Obviously an answer to Dark Eagle, a worthy successor to the Pioneer plus finally replicating the DF-26/21 role missing until now due to INF.
It is more of a solution to AEGIS cruisers in the Arctic ocean and Pacific and Atlantic oceans trying to pick off Russian ICBMs and SLBMs and bombers attacking the US.
Just take several Kinzhals, install them on shortened solid rocket booster from Topol/Yars, put it on a truck and voilà, Zmeevik anti-ship missile
Nah... a 3,000km to 5,000km range IRBM is going to come down at rather higher speeds than Iskander was ever designed to deal with... rather than looking small and scaling up I would say go the other way and look at their ICBM glide vehicles and scale them down.
Hypersonic solutions are really the only way to get attack advantage. Stealth is rubbish for attacking 3rd world countries without the detection and
response systems.
Stealth is good for some things but don't put all your eggs in one basket... combinations of weapons give the best chance of success and the most flexibility.
The game of cat and mouse continues.
Rocket designers have mistresses to feed too.

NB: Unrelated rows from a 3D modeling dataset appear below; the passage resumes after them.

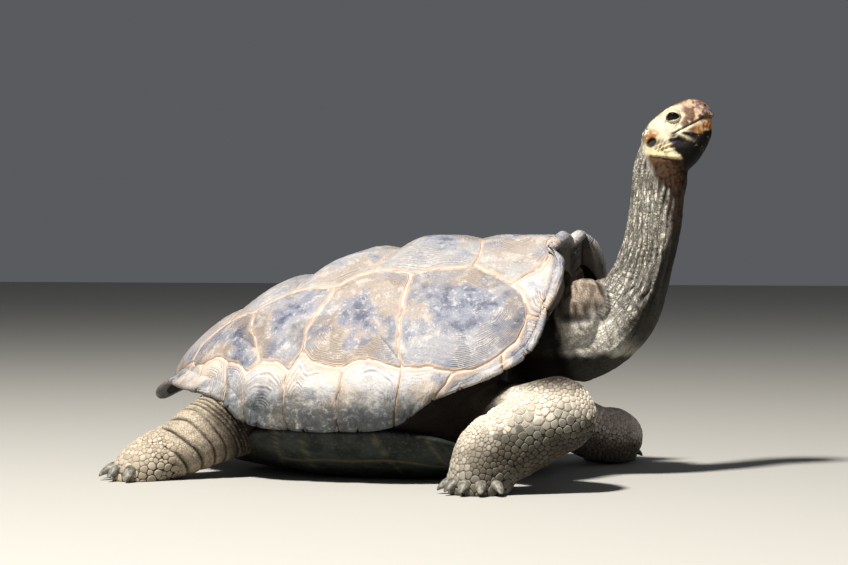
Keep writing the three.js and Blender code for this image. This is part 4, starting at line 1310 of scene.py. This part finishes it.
# %% [markdown]
# The lids come last: skin near the eye lies on a ball just over it, and the almond is let in.
# %% Eyelids
LID_TILT = math.radians(-17)
ALMOND = (15.6 * MM, 8.8 * MM)  # half its length and half its height, before its ends are drawn up
off = one_sided(moved) - EYE_PLACE
reach, way_out = np.linalg.norm(off, axis=1), unit(off)
on_ball = way_out * (EYE["radius"] + 1.6 * MM)
long_way = on_ball[:, 0] * math.cos(LID_TILT) + on_ball[:, 2] * math.sin(LID_TILT)
short_way = on_ball[:, 2] * math.cos(LID_TILT) - on_ball[:, 0] * math.sin(LID_TILT)
almond = np.hypot(long_way / ALMOND[0], (short_way - 1 * MM + 0.26 * np.abs(long_way)) / ALMOND[1])
almond = np.where(off[:, 1] > 0, almond, 3.0)
near_eye = face * (off[:, 1] > -2 * MM) * (1 - smooth(19 * MM, 25 * MM, reach))
lid_reach = EYE["radius"] + mix(2.6, 1.4, smooth(1.0, 1.6, almond)) * MM
fold_ring = 0.5 * hump(almond, 1.5, 0.12)
wanted = np.where(almond < 1.0, EYE["radius"] - 5 * MM, np.maximum(reach, lid_reach)) - fold_ring * 0.9 * MM
lidded = EYE_PLACE + way_out * mix(reach, wanted, near_eye)[:, None]
lidded[:, 1] *= sign
moved = np.where((near_eye > 0)[:, None], lidded, moved)
# Painted shade in the socket, inside the almond.
socket = near_eye * (1 - smooth(0.9, 1.15, almond))
head_crease = np.maximum(head_crease, fold_ring * near_eye * 0.5)


# %% Set the head in the skin
def put(piece, points):
    piece.data.vertices.foreach_set("co", points.astype(np.float32).ravel())
    piece.data.update()


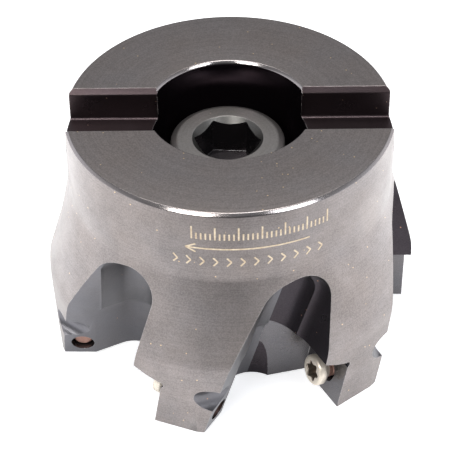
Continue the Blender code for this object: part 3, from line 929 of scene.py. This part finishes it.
floorMesh.materials.append(floorMaterial)

# sky: pale to the eye; for the part it is bright low at the sides and dark low in front
world = bpy.data.worlds.new("studio")
bpy.context.scene.world = world
world.use_nodes = True
tree = world.node_tree
background = tree.nodes["Background"]
background.inputs["Color"].default_value = (*studio["skyColour"], 1.0)
way = addNode(tree, "ShaderNodeSeparateXYZ", {0: addNode(tree, "ShaderNodeTexCoord").outputs["Generated"]})
eye = addNode(tree, "ShaderNodeLightPath").outputs["Is Camera Ray"]
aside = calc(tree, "ABSOLUTE", way.outputs[0])
shade = product(tree, rampBetween(tree, way.outputs[1], *studio["skyFrontFade"]),
                rampBetween(tree, way.outputs[2], *studio["skyFrontHeight"]), studio["skyShade"])
glow = product(tree, rampBetween(tree, aside, *studio["skySideFade"]),
               rampBetween(tree, way.outputs[2], *studio["skySideHeight"]), studio["skySide"])
sky = calc(tree, "MULTIPLY_ADD", calc(tree, "SUBTRACT", 1.0, shade), studio["sky"], glow)
sky = calc(tree, "MULTIPLY_ADD", eye, calc(tree, "SUBTRACT", studio["backdrop"], sky), sky)
tree.links.new(sky, background.inputs["Strength"])

for name, (spot, width, watts, tint) in studio["lamps"].items():
    light = bpy.data.lights.new(name, "AREA")
    light.shape, light.size, light.energy, light.color = "SQUARE", width, watts, tint
    lamp = bpy.data.objects.new(name, light)
    bpy.context.scene.collection.objects.link(lamp)
    lamp.location = spot
    aim = np.array((0.0, 0.0, 0.02)) - np.array(spot)
    flat = math.hypot(aim[0], aim[1])
    turn = math.atan2(-aim[0], aim[1]) if flat > 1e-6 else 0.0
    lamp.rotation_euler = (math.atan2(flat, -aim[2]), 0.0, turn)

view = bpy.data.cameras.new("camera")
view.lens = camera["lens"]
view.clip_start = 0.01
viewer = bpy.data.objects.new("camera", view)
bpy.context.scene.collection.objects.link(viewer)
viewer.location = camera["place"]
viewer.rotation_euler = [math.radians(angle) for angle in camera["turn"]]
bpy.context.scene.camera = viewer
bpy.context.scene.view_settings.view_transform = "Standard"
print("studio ready")
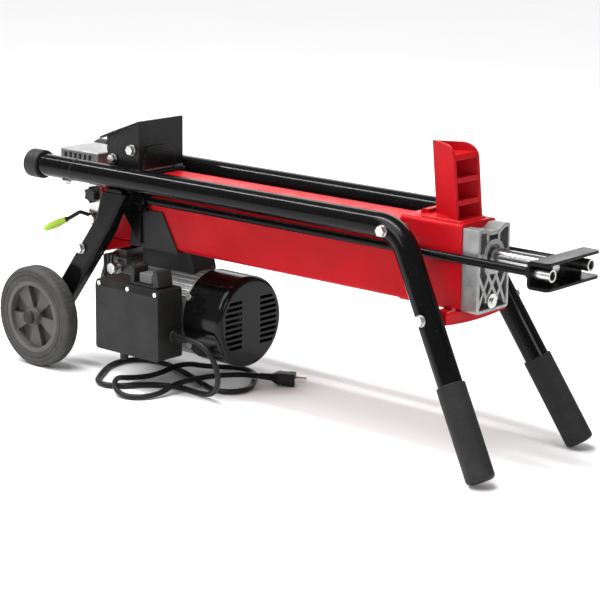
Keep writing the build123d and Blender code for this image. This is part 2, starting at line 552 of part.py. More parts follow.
AXLE_HALF, HUB_OUT, HUB_IN = 130, 127, 85.2
with BuildPart() as axle:
    for side in (NEAR, FAR):
        rod(Plane(origin=(AXLE_X, side * (REAR_LEG_IN - 8), AXLE_Z), z_dir=(0, side, 0)), AXLE_D,
            AXLE_HALF - REAR_LEG_IN + 8)
        with BuildSketch(Plane(origin=(AXLE_X, side * REAR_LEG_IN, AXLE_Z), z_dir=(0, -side, 0))):
            RegularPolygon(9.5, 6, major_radius=False)
        extrude(amount=8)
finish(axle, "axle")

with BuildPart() as axle_caps:
    for side in (NEAR, FAR):
        rod(Plane(origin=(AXLE_X, side * (HUB_OUT + 0.5), AXLE_Z), z_dir=(0, side, 0)), 22, 5)
    fillet(axle_caps.edges().filter_by(GeomType.CIRCLE).group_by(Axis.Y)[0], 2)
    fillet(axle_caps.edges().filter_by(GeomType.CIRCLE).group_by(Axis.Y)[-1], 2)
    rod(Plane(origin=(AXLE_X, -AXLE_HALF, AXLE_Z), z_dir=(0, 1, 0)), AXLE_D, 2 * AXLE_HALF, mode=Mode.SUBTRACT)
finish(axle_caps, "axle_caps")

RIM_D, WEB_THICK, SPOKE_HEIGHT = 100, 4, 9
SPOKE_OUTLINE = ((11, -4.5), (RIM_D / 2 + 1, -16), (RIM_D / 2 + 1, 16), (11, 4.5))
for side, label in ((NEAR, "near"), (FAR, "far")):
    wheel_plane = Plane(origin=(AXLE_X, side * WHEEL_Y, AXLE_Z), z_dir=(0, side, 0), x_dir=(1, 0, 0))
    with BuildPart() as wheel_hub:
        with BuildSketch(wheel_plane.offset(-WHEEL_WIDTH / 2 + 1)):
            Circle(TYRE_INNER_D / 2)
            Circle(RIM_D / 2, mode=Mode.SUBTRACT)
        extrude(amount=WHEEL_WIDTH - 2)
        with BuildSketch(wheel_plane.offset(-WEB_THICK - 2)):
            Circle(RIM_D / 2 + 1)
        extrude(amount=WEB_THICK)
        with BuildSketch(wheel_plane.offset(-2)):
            with PolarLocations(0, SPOKES, start_angle=54):
                polygon(*SPOKE_OUTLINE)
        extrude(amount=SPOKE_HEIGHT)
        rod(wheel_plane.offset(HUB_IN - WHEEL_Y), HUB_BOSS_D, HUB_OUT - HUB_IN)
        rod(wheel_plane.offset(HUB_IN - WHEEL_Y), HUB_BORE_D, HUB_OUT - HUB_IN, mode=Mode.SUBTRACT)
    finish(wheel_hub, f"wheel_hub_{label}")
    with BuildPart() as tyre:
        with BuildSketch(wheel_plane.offset(-WHEEL_WIDTH / 2)):
            Circle(WHEEL_D / 2)
            Circle(TYRE_INNER_D / 2, mode=Mode.SUBTRACT)
        extrude(amount=WHEEL_WIDTH)
        tread_rims = tyre.edges().filter_by(GeomType.CIRCLE).filter_by(lambda rim: rim.radius > WHEEL_D / 2 - 1)
        fillet(tread_rims, 5)
        with BuildSketch(wheel_plane.offset(WHEEL_WIDTH / 2)):
            Circle(70)
            Circle(66, mode=Mode.SUBTRACT)
        extrude(amount=-2, mode=Mode.SUBTRACT)
    finish(tyre, f"tyre_{label}")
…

Much harder to justify the payola on a circumcised RS-26, has to be a clean sheet.
Russian rocket designers don't get the enormous profit margins they would get in the west so when you get the job of designing a shore based IRBM it is easiest to just take one stage off of an ICBM or SLBM and use an already design hypersonic glide vehicle scaled down to hit the carrier.
Otherwise just use an obsolete SLBM with several big warheads... carrier location information is then used to target a pattern in the sea around the point of aim and launch... the effect of four large nukes exploding a few kilometres apart in the open ocean would melt most radar domes and set fire to most ships and aircraft nearby... no need for developing hypersonic glide vehicles at all... but if you have them anyway then why not use them too.
Conventionally armed models could be used in conventional wars too and would be interesting against naval and land based hardened targets too.
Probably the average speed in the hypersonic stretch of the flight will be also substantially higher.
Assuming an IRBM launch and a range of 4,000km it will likely be coming in to the target area at mach 15-18 already without any use of propulsion... the solid rocket motor on the Kinzhal would probably act as a gas generator on a base bleed artillery shell... countering and nullifying drag so it maintains speed as it dives down on the target... and of course control surfaces in the rocket exhaust would allow it to manouver as it comes screaming in.